Addressing Average Income in LIHTC Extended Use Commitments

Published by Mark Shelburne on Thursday, September 5, 2019 - 12:00am

According to anecdotal reports, in 2018 many low-income housing tax credit (LIHTC) developers opted for their properties to use the average income minimum set-aside (AI). The number doubtless has increased dramatically in 2019. Some buildings may be under construction or have even been placed in service.

A crucial step at this stage is recording the LIHTC extended use commitment or agreement (EUA). In the AI context, doing so brings together a curious mix of long-standing clarity and brand-new uncertainties:

  • The requirements for EUAs, listed below, are well established.
  • By contrast, there are few mandates and no federal guidance for AI, including what, if anything, about it should be recorded.

The result is a set of issues to be resolved.

EUAs and Third-Party Rights

LIHTC allocating agencies are responsible for drafting EUAs, and Internal Revenue Code (IRC) Section 42(h)(6) covers what they need to contain.

Subsection (h)(6)(B) states:

“(i) the applicable fraction for each taxable year will not be less than specified in the EUA and the actions described subsection (6)(E)(ii) below are prohibited, and
(ii) prospective, current, or former occupants who meet the area median income (AMI) limitations have the right to enforce clause (i) above.”

There are other components not relevant to AI. (The applicable fraction is the lesser of LIHTC-eligible apartments or their share of the floor space.)

Under subsection (h)(6)(E)(ii) regulatory agreements must prohibit owners from

  • evicting or terminating the tenancy (other than for good cause) of an existing LIHTC tenant, or
  • increaing rents above what is allowed under IRC Section 42.

Note, the IRC does not require identifying the minimum set-aside elected. Instead that aspect is officially formalized on the Form 8609. Even so, most EUAs do indicate which set-aside is in effect.
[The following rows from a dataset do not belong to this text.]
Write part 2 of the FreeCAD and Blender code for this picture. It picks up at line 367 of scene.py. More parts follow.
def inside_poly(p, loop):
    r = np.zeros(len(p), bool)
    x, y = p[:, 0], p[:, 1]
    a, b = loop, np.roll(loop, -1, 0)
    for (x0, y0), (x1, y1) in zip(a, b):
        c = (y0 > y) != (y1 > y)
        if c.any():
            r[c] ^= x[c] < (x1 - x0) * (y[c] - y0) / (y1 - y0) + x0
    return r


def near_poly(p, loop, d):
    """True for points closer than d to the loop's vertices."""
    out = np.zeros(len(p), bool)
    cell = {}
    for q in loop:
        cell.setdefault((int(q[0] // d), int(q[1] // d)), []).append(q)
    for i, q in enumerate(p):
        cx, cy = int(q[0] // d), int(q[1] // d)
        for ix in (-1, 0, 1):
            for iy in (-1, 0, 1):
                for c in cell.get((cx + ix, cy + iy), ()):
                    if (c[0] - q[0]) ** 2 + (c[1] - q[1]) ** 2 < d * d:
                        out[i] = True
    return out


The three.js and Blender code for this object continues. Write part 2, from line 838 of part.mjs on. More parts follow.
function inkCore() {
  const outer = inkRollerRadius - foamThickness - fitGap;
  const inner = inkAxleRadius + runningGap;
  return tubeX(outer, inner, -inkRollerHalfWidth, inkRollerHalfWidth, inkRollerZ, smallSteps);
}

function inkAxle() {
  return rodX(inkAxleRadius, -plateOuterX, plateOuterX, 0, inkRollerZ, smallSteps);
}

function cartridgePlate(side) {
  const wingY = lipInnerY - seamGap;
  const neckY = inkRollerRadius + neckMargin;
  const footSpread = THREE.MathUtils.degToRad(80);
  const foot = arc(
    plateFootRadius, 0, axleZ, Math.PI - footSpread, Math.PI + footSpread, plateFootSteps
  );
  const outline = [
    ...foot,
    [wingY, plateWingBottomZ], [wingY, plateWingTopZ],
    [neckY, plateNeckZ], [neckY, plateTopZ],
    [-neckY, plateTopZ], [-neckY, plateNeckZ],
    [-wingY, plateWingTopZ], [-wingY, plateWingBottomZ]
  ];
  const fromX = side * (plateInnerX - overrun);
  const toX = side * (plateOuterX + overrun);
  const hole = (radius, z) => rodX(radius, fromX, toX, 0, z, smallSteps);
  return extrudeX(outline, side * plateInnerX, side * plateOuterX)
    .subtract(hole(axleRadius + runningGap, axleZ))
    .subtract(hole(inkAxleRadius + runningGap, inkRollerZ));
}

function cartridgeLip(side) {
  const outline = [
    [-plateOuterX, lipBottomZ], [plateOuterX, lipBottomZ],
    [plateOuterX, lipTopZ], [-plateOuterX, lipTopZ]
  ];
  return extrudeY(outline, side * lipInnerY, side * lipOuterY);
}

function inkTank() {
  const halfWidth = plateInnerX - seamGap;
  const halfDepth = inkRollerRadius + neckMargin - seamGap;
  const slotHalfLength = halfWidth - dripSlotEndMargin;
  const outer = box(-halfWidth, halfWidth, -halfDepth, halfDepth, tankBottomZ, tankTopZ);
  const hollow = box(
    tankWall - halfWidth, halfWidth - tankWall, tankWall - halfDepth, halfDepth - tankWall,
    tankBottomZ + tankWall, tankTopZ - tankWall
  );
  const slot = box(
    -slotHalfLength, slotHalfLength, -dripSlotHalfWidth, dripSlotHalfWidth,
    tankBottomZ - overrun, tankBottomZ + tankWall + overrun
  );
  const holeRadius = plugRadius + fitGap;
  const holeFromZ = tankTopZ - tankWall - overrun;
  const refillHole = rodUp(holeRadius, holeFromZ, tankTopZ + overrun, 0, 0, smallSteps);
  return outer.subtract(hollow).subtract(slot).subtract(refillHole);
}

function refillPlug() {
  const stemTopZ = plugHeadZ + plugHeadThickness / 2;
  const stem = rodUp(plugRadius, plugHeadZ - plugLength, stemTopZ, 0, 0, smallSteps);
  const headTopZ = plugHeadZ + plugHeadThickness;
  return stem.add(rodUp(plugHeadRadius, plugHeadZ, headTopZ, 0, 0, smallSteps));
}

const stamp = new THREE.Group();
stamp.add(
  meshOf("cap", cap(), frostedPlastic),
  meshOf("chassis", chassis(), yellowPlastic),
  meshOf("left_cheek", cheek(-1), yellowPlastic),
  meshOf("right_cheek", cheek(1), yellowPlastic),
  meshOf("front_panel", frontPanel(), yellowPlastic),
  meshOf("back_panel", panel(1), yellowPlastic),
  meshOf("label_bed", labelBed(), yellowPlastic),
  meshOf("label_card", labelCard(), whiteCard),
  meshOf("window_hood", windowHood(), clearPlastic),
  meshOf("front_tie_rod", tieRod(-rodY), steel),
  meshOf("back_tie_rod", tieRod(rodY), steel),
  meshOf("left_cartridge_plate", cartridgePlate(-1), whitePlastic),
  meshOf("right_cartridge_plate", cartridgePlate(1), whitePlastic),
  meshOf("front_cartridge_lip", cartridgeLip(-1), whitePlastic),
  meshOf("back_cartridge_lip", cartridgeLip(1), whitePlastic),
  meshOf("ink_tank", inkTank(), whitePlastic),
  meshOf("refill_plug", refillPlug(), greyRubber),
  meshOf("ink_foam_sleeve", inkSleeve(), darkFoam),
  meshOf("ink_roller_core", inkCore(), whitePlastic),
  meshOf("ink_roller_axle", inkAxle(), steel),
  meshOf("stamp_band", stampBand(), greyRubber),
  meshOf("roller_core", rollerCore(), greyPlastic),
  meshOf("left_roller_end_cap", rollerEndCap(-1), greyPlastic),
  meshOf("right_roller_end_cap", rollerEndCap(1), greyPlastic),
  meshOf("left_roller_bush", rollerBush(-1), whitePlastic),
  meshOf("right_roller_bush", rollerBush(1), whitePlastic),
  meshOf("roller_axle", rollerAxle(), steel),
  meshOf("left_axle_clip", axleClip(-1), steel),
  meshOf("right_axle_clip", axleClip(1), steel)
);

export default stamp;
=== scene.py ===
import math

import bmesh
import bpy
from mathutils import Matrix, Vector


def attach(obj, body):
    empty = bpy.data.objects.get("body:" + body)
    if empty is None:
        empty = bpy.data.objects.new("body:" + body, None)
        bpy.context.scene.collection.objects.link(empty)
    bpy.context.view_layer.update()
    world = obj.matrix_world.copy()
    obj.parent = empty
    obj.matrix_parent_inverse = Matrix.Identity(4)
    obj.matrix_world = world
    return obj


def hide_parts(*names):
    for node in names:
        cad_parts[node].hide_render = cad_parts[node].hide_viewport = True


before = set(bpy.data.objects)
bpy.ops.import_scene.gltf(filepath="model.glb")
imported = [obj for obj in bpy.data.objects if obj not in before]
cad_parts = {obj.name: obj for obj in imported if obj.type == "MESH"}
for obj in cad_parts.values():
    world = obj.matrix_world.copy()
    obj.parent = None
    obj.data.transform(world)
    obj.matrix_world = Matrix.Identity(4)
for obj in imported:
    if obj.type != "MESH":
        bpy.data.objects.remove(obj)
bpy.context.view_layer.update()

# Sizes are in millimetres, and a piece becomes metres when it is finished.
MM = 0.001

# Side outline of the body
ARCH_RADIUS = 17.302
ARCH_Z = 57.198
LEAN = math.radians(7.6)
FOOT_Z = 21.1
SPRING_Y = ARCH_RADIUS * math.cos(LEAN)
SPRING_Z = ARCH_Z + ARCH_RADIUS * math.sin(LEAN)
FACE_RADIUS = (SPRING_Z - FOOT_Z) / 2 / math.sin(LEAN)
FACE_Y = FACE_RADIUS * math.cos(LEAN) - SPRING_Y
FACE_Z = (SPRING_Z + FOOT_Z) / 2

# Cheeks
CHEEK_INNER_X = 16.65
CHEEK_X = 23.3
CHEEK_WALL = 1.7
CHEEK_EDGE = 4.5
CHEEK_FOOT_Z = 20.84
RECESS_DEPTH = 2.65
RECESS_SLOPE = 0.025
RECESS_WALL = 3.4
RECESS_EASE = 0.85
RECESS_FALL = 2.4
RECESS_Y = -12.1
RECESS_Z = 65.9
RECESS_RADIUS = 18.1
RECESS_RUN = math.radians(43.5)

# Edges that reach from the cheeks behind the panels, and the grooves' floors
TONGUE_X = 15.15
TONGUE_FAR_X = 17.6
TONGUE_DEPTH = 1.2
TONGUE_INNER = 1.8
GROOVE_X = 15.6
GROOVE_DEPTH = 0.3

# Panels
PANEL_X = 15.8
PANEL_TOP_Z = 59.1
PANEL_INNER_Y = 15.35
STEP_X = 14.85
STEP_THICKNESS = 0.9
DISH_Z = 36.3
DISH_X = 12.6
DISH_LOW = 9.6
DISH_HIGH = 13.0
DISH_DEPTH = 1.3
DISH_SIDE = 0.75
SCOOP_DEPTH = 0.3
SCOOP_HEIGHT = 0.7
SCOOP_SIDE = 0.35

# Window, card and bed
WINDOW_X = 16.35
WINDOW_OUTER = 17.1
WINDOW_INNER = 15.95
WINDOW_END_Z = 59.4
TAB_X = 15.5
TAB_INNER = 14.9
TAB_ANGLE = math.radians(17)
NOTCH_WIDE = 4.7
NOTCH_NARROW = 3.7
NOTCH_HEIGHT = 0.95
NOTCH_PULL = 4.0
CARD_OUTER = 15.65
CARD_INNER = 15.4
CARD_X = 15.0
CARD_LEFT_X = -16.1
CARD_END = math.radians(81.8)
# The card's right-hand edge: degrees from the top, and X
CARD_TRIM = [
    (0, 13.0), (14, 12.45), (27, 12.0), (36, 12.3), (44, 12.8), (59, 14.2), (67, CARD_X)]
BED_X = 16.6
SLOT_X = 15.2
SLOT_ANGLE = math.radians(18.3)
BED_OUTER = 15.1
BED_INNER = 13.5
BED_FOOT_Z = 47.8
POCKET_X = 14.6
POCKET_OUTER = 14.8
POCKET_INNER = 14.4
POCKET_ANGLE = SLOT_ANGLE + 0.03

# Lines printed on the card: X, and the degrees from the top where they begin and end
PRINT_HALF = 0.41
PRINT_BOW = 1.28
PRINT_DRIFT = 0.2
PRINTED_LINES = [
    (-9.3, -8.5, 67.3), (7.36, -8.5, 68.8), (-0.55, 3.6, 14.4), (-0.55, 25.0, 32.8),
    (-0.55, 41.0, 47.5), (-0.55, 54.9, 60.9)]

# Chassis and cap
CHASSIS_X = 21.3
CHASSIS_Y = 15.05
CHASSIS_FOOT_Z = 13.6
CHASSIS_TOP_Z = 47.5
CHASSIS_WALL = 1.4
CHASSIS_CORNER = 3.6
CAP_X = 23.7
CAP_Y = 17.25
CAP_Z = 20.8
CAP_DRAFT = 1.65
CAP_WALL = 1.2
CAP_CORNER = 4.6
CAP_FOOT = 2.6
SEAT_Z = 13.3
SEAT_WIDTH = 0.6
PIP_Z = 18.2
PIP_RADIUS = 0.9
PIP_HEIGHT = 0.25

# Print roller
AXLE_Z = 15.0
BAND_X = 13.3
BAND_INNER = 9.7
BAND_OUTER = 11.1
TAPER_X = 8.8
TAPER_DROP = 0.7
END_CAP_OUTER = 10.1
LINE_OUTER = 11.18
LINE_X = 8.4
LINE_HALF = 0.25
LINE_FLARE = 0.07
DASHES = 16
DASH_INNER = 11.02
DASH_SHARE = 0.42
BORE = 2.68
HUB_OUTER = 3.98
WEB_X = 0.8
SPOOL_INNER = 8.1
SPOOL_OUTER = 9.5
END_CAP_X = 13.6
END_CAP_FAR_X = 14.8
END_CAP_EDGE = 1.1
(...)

Of particular importance is how subsection (h)(6)(B)(ii) creates third-party beneficiary rights. What this means is past, present, and future occupants can force an owner to comply. Also consequential is the limited extent to which the IRC mandates providing rights.  From a federal perspective tenants must be able to sue to prevent decreasing the applicable fraction, terminations without good cause, and excessive rent increases. Residents being able to enforce anything else in the EUA is entirely optional.

AI and Unit Designations

IRC Section 42(g)(1), which covers the three minimum set-asides, does not mention EUAs. For the original two (40 percent of units at 60 percent AMI or 20 percent of units at 50 percent AMI), if the agency chooses to mention the minimum set-aside, the document does not need to say a great deal.

With AI there is potentially more, namely designating the apartments’ AMI levels. Under subsection (g)(1)(C)(i) at least 40 percent of units must be “rent-restricted and occupied by individuals whose income does not exceed the imputed income limitation designated by the taxpayer with respect to the respective unit.”

Despite designations being a fundamental aspect of AI, the IRC does not explain anything about what the term means, which raises numerous questions. In summary,

  • where are percentages documented,
  • the degree of specificity necessary,
  • can there be changes, and
  • if so, under what circumstances.

In the absence of federal guidance, agencies ultimately will address each of the above. See this post for a more detailed discussion. The EUA may seem like a natural place for policies implementing answers, but it poses potential challenges and risks.

EUA Drafting Considerations

In practice nearly all EUAs provide third party beneficiary rights for the entirely of its provisions, even though doing so is not federally required. The legal consequence is to restrict the agency’s and owner’s ability to amend any part of the document: technically consent from all individuals with third party rights is necessary, but making that happen is a logistical impossibility.

While such a protection for tenants is entirely appropriate for many aspects of the EUA (e.g., terminations and rent amounts), for others it may be overly prescriptive. There may be valid reasons to update what an owner has to do or a property contains.

AI unit designations are an illustration of the very real possibility of wanting to revise expectations. For example, what if the state adopts a higher minimum wage, causing the lowest-targeted apartments to sit empty for lack of qualified households? Or the main employer closes operations and the highest AMI units remain vacant?

In cases such as these it is in everyone’s best interests for the agency and owner to set new designations. The alternatives to avoid the EUA being a barrier are:

  1.  not listing the specifics at all, or
  2.  carving them out of tenants’ third party rights.

With at least the first option, the agency’s compliance staff and property management will need access to the income and rent percentages.

Conclusion

LIHTC allocating agencies should carefully consider what, if anything, to include in EUAs regarding AI designations. Reaching out to interested stakeholders may be worthwhile, especially tax attorneys.